Rows from a 3D modeling dataset:
********************
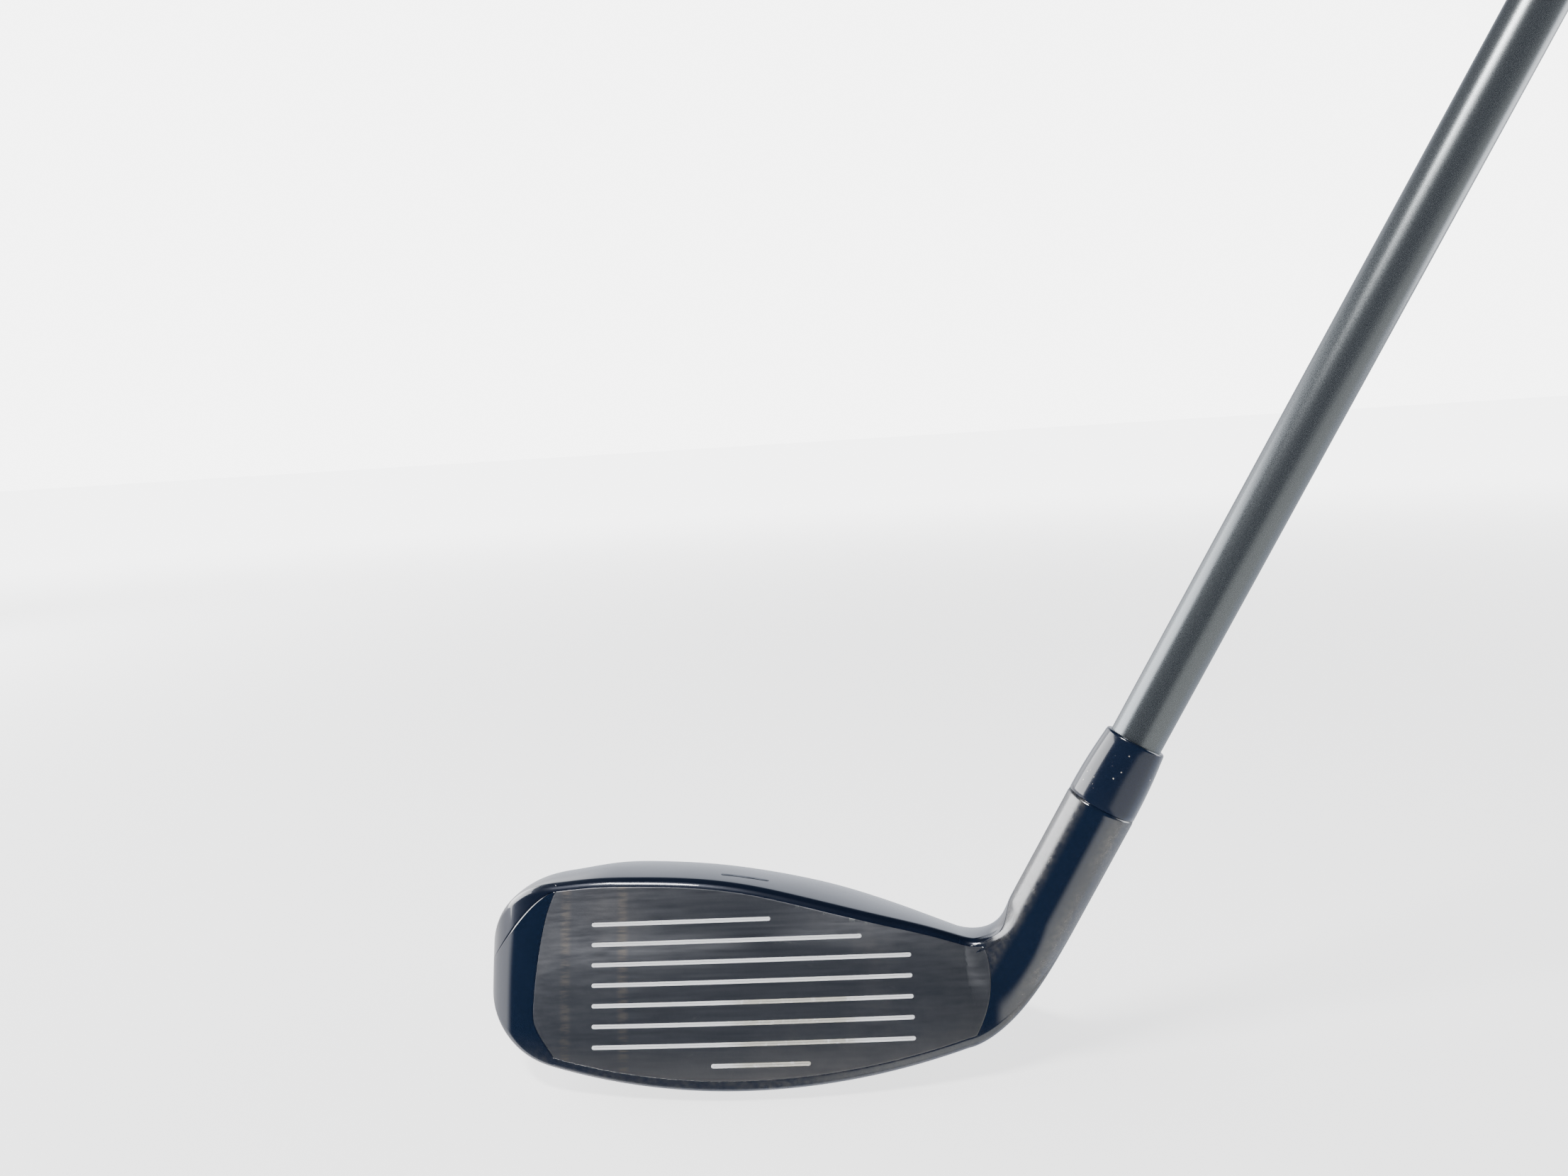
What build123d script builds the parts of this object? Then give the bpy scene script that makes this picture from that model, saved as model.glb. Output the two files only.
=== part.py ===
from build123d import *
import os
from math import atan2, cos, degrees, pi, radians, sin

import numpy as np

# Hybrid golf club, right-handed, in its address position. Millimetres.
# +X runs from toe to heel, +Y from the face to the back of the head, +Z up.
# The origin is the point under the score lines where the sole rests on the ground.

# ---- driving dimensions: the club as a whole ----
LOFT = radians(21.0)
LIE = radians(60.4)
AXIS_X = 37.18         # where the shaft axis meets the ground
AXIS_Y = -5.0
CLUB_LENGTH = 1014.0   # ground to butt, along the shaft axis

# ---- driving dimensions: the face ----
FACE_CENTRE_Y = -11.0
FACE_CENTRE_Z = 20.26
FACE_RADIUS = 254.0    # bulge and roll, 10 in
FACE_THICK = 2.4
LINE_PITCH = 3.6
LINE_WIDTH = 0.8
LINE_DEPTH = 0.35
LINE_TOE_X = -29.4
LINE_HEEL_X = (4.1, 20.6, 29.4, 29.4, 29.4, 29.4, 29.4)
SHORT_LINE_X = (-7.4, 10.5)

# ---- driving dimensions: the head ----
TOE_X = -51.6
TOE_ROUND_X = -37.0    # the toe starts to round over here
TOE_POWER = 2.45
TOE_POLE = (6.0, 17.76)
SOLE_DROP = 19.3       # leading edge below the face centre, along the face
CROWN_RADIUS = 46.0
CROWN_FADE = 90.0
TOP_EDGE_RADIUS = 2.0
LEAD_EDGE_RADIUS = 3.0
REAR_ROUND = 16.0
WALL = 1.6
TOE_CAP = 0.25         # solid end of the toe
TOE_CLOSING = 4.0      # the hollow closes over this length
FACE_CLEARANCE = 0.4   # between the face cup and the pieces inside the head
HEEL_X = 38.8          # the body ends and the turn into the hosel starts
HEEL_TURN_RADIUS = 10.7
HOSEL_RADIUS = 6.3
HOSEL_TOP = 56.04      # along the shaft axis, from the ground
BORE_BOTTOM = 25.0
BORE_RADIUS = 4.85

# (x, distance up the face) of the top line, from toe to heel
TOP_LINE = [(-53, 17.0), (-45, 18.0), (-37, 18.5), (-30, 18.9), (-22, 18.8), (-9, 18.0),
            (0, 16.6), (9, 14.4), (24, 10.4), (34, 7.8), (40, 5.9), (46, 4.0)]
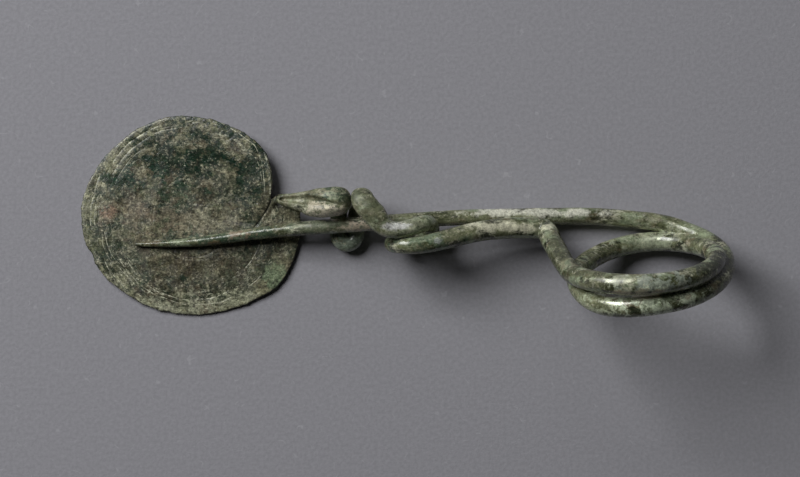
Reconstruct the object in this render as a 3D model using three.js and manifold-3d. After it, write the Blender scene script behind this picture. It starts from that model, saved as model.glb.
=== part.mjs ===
********************
_Task requirements_. Please print the lines from the start of the records up to and including the line with "SHORT_LINE_X = (-7.4, 10.5)", copying each one exactly and leaving out the rest.

_Written response_.
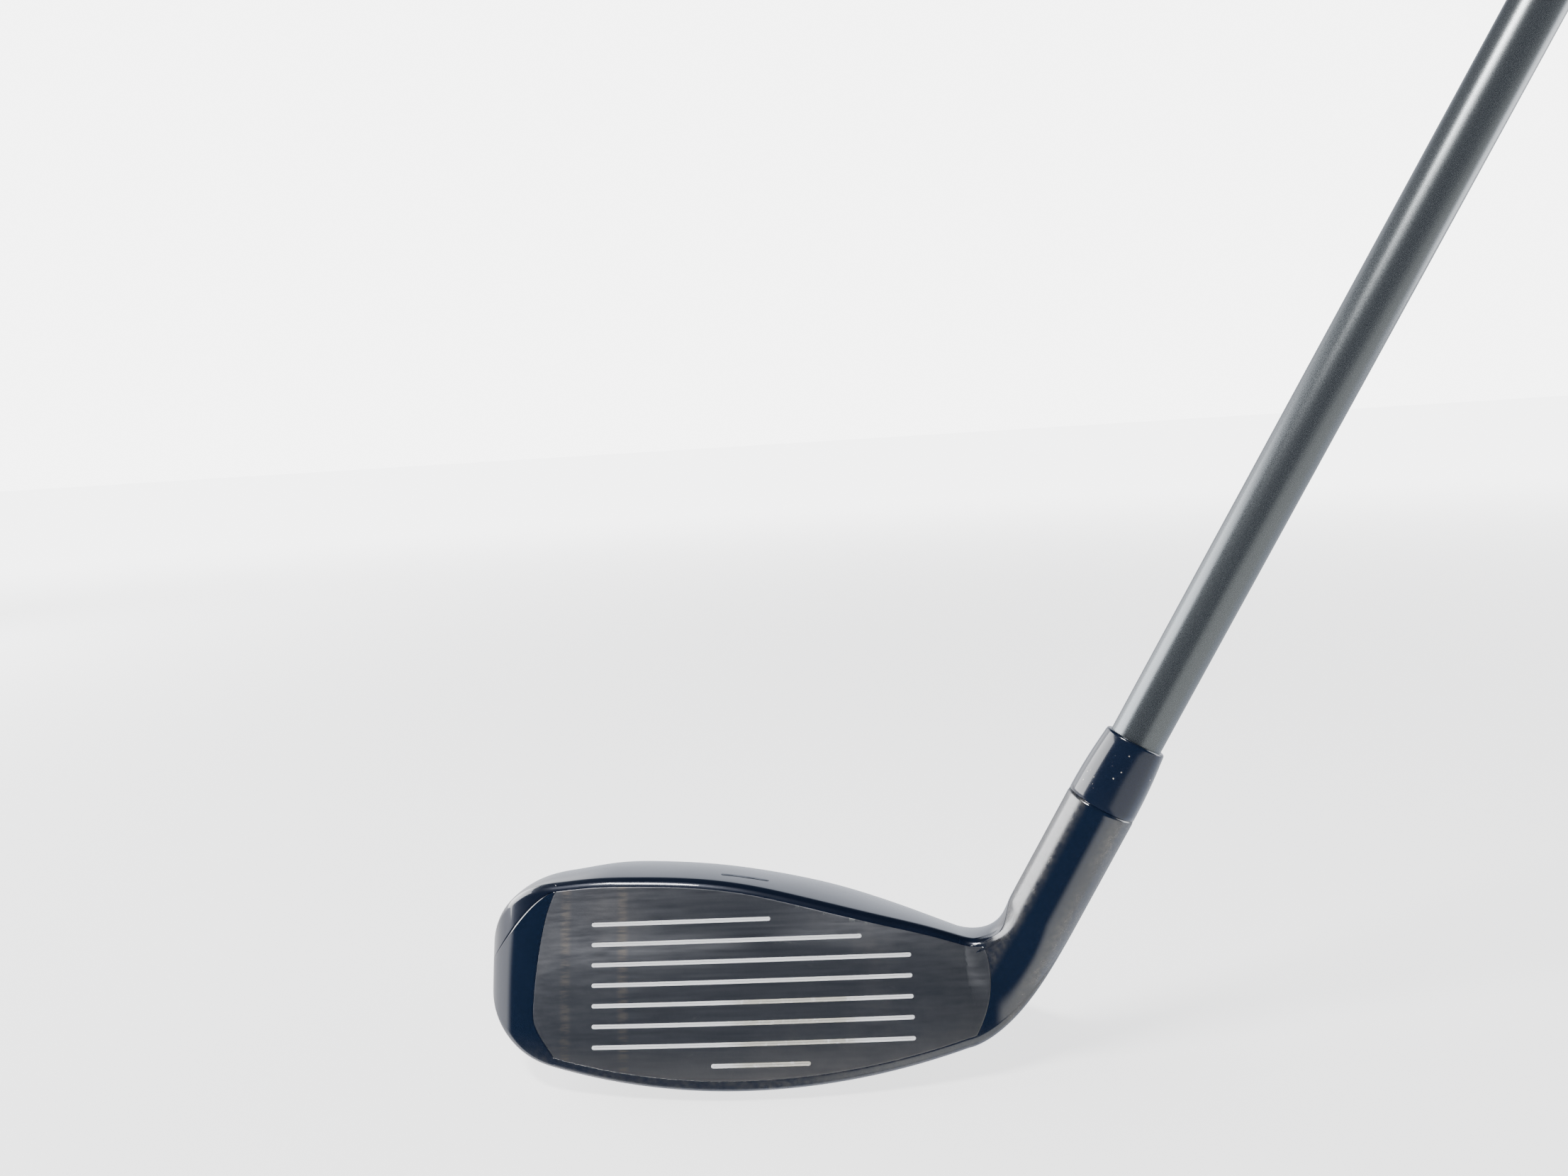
What build123d script builds the parts of this object? Then give the bpy scene script that makes this picture from that model, saved as model.glb. Output the two files only.
=== part.py ===
from build123d import *
import os
from math import atan2, cos, degrees, pi, radians, sin

import numpy as np

# Hybrid golf club, right-handed, in its address position. Millimetres.
# +X runs from toe to heel, +Y from the face to the back of the head, +Z up.
# The origin is the point under the score lines where the sole rests on the ground.

# ---- driving dimensions: the club as a whole ----
LOFT = radians(21.0)
LIE = radians(60.4)
AXIS_X = 37.18         # where the shaft axis meets the ground
AXIS_Y = -5.0
CLUB_LENGTH = 1014.0   # ground to butt, along the shaft axis

# ---- driving dimensions: the face ----
FACE_CENTRE_Y = -11.0
FACE_CENTRE_Z = 20.26
FACE_RADIUS = 254.0    # bulge and roll, 10 in
FACE_THICK = 2.4
LINE_PITCH = 3.6
LINE_WIDTH = 0.8
LINE_DEPTH = 0.35
LINE_TOE_X = -29.4
LINE_HEEL_X = (4.1, 20.6, 29.4, 29.4, 29.4, 29.4, 29.4)
SHORT_LINE_X = (-7.4, 10.5)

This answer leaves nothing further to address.